Entry #5: Does Our Past Determine Who We Are?

The Courage to Be Disliked: How to Free Yourself, Change your Life ...
“The world is simple, and life is too”

The above line was taken from a philosophy/ self-improvement/ psychology book “The Courage to be Disliked” written by Fumitake Koga and Ichiro Kishimi. They uncover the principles of psychologist Alfred Adler in a very easy-to-read manner, laying them bare through conversations of a teacher and his younger disciple. I highly recommend this book if you’re interested in rediscovering a new outlook on life.

Through modern psychology and exposure to better self-care methods, we’ve been led to believe that understanding the root cause of our problems will help us come out happier and stronger. Alfred Adler disputed this, as according to him we don’t need to dig into our past if we want to change. He even went as far as to claim that trauma doesn’t exist (or rather, its existence doesn’t matter), a view that remains controversial to date.

Freudian psychology demands us to know the why to every problem

Modern psychology as we know today stems from Sigmund Freud’s psychoanalysis principles. He famously put forward that many of our actions and behaviors are governed by our unconscious thought (which is often shaped by the past). His method of tapping into this unconscious part of the mind to uncover the root cause of our problems is known as aetiology.

A familiar scene of a psychologist asking the patient “What do you think caused it to happen?” as popularised by media. Photo by Toa Heftiba on Unsplash

An example of the famous “Freudian slip” is when someone accidentally says something inappropriate in a social setting. According to Freud, this happens because our mind is filled with repressed sexual thoughts.

While famous and widely adopted, Freud’s aetiology has been challenged by many philosophers as “unscientific” due to the fact that it’s impossible to disprove his theory.

But wait, if it cannot be disproven, doesn’t it mean that it’s true?

No it doesn’t. It simply means that there is no method that could prove that it is true. If a trauma survivor ends up depressed for life, Freud’s aetiology would attribute it to the emotional pain that the person experienced. On the other hand, if that person managed to overcome their trauma and became a Nobel Prize winner, aetiology will also say that the trauma has reshaped their outlook on life. If every example is taken as “proof”, then aetiology is no more than a self-serving story we tell ourselves.
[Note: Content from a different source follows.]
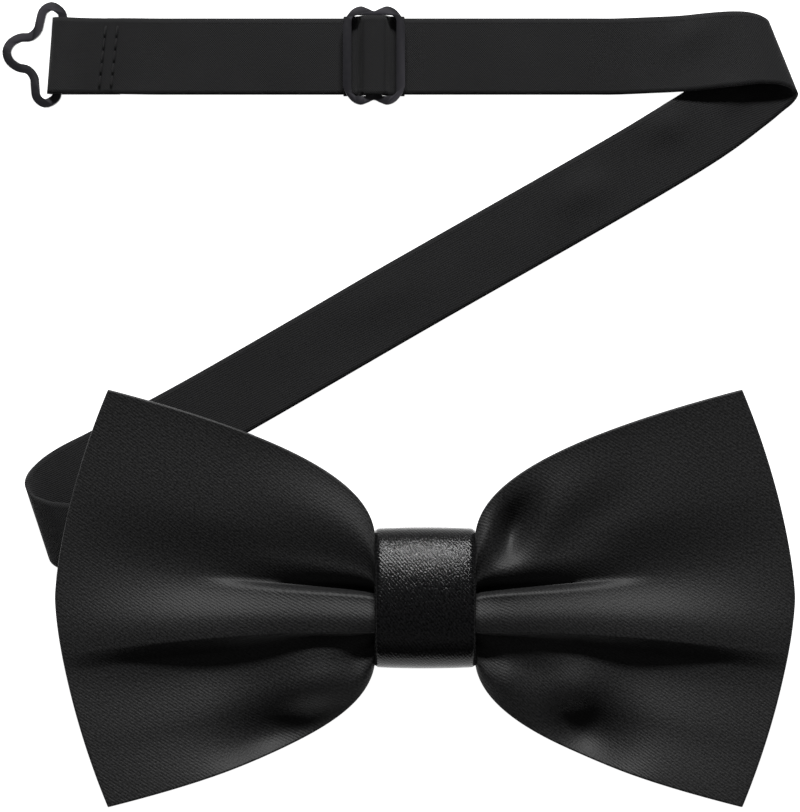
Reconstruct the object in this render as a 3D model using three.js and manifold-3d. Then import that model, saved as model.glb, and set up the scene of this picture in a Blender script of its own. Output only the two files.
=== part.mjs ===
// A pre-tied bow tie lying on a table: a pleated satin bow held in a knot band, and one neck strap
// that runs through the knot, folds twice, and carries a sliding buckle, an eye and a hook.
// Millimetres. The origin is the middle of the knot's back, X runs along the bow, Y up the knot,
// and Z away from the table.
import * as THREE from 'three';
import { mergeVertices } from 'three/addons/utils/BufferGeometryUtils.js';
import Module from 'manifold-3d';

// Bow
const BOW_WIDTH = 124;
const BOW_HEIGHT = 69.6;
const END_BULGE = 9;
const SATIN = 0.5;
const INTERLINING = 0.4;
const WING_EDGE_HEIGHT = 7;
const WAIST_FLARE = 0.45;
const LOWER_FOLD = -0.19;
const LOWER_FOLD_LEAN = 0.05;
const LOWER_FOLD_DROP = 0.28;
const UPPER_FOLD = 0.085;
const UPPER_FOLD_RISE = 0.09;

// Knot
const KNOT_WIDTH = 16.4;
const KNOT_HEIGHT = 23.6;
const KNOT_DEPTH = 15.2;
const KNOT_CORNER = 4;
const KNOT_CLOTH = 0.8;
const LINING_CLOTH = 0.4;
const LINING_SET_BACK = 0.5;
const WAIST_CORD = 0.5;
const WAIST_CORD_BAND = 3;

// Neck strap
const STRAP_WIDTH = 12.9;
const STRAP_CLOTH = 0.6;
const RUN_Y = 91.4;
const TURN_UNDER = 10.5;

// Metal fittings
const WIRE = 1.45;
const PLATE = 1.3;
const EYE_BAR_X = -61.6;
const EYE_LEAN = -0.075;
const EYE_REACH = 9.1;
const SLIDE_X = -8.6;
const SLIDE_LENGTH = 10.5;
const SLIDE_NOTCH = 0.8;
const WINDOW_CORNER = 1;
const BEND_CLOTH = 0.5;
const HOOK_BAR_X = 37;
const HOOK_TONGUE = 7.5;
const HOOK_TONGUE_WIDTH = 4.4;
const HOOK_THROAT = 2.2;
const HOOK_LIP = 2;
const HOOK_CORNER = 1.6;

// Thread and clearances
const THREAD = 0.36;
const STITCH_LENGTH = 2.1;
const STITCH_RISE = 0.12;
const STITCH_MARGIN = 1.2;
const TACK_FROM_KNOT = 1.2;
const CLOTH_GAP = 0.25;
const THREAD_GAP = 0.12;
const SIDE_GAP = 0.4;
const TABLE_GAP = 0.05;

// Heights that follow from the layers in the knot
const STRAP_TUNNEL = KNOT_CLOTH + LINING_CLOTH + 2 * CLOTH_GAP;
const BUNDLE_BOTTOM = STRAP_TUNNEL + STRAP_CLOTH + CLOTH_GAP + WAIST_CORD + CLOTH_GAP;
const BUNDLE_TOP = KNOT_DEPTH - STRAP_TUNNEL - WAIST_CORD - CLOTH_GAP;
const BUNDLE_MIDDLE = (BUNDLE_BOTTOM + BUNDLE_TOP) / 2;
const STACK = 2 * SATIN + INTERLINING + 2 * CLOTH_GAP;
const PLEAT_DEPTH = (BUNDLE_TOP - BUNDLE_BOTTOM - STACK) / 2;
const WAIST_CORNER = (BUNDLE_TOP - BUNDLE_BOTTOM) / 2;
const WAIST_HALF = KNOT_HEIGHT / 2 - STRAP_TUNNEL - WAIST_CORD - CLOTH_GAP;
const WAIST_END = KNOT_WIDTH / 2 + CLOTH_GAP;
const BAR_LOOP = Math.hypot(WIRE, PLATE) / 2 + CLOTH_GAP + STRAP_CLOTH / 2;
const BAR_HEIGHT = TABLE_GAP + STRAP_CLOTH / 2 + BAR_LOOP;
const DOUBLED = TABLE_GAP + STRAP_CLOTH + CLOTH_GAP;

const wasm = await Module();
wasm.setup();

const point = (x, y, z) => new THREE.Vector3(x, y, z);
const mix = THREE.MathUtils.lerp;

// ---- Shared ways of making a closed body ----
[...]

Yet despite so, this technique of digging to the root cause is still widely adopted in modern psychology. From watching tons of Netflix, we should be familiar with a typical scene of a psychologist asking the patient “What do you think caused it to happen?“.

Adlerian psychology tells us the why doesn’t even matter

Adler, on the other hand, had a completely different approach. According to him, we do what we think is beneficial for us, whether we realise it or not. This view is known as teleology.

But how come some people are miserable and unhappy? Why couldn’t anyone just change and be happy? According to Adler, it is because the present situation (perhaps subconsciously to them) is more beneficial. Changing is a difficult and scary process, no matter how easy self-help books make them appear to be. So we would rather cling to the ideals that IF we do change, we WILL become a happier person. Therefore, it’s to our benefit that we don’t try to change to avoid getting hurt

According to Adler, our misery might be our own undoing. Photo by Anthony Tran on Unsplash

While seemingly opposing theories, Adler’s teleology could be seen building on to Freud’s aetiology. The main difference is Adler’s give us the power to control what our story should be. If our past simply serves as a narrative of our life at the present, aetiology is focused on finding what exactly happened in the past, while teleology is telling us to change our present.

Which then circles back to why the book on Adler’s teaching as mentioned above is called “The Courage to be Disliked”. If Adler could pinpoint the one reason why we can’t change to be better and happier, he would attribute it to fear. When a person is ready to admit their shortcomings and muster enough courage to live their own ideals, they are on their first step towards happiness.

On his controversial view that trauma doesn’t exist, many people seem to associate it with victim-blaming. I don’t agree with this at all. Adler’s principles as laid out in the book by Kishimi and Koga did not indicate that whatever happens to the person is deserved in any way. Quite the contrary, Adler seemed to acknowledge that traumatic experiences do influence a person’s life greatly. However, those events happen in the past, and going back to teleology, what we make of our past in our present life is totally up to us.

The keys to a happy life according to Adler

Although it won’t be discussed in detail, the other two very interesting principles Adler has on leading a happy life is on separation of task and community feeling. To put it quite simply, separation of task means that we should never be burdened by things that are other people’s responsibilities, and community feeling refers to how we should associate others as comrades instead of competitors. I do acknowledge these two new principles can be quite confusing in a blanket statement, and maybe they would make for a nice blog entry at a later date.

Now after reading Adler’s point of view on individual psychology, what do you make of it? I truly hope it turns down your appetite for self pity and digging up old wounds. And if you do, you better make one hell of a story out of it (much like Joey in the IG post!)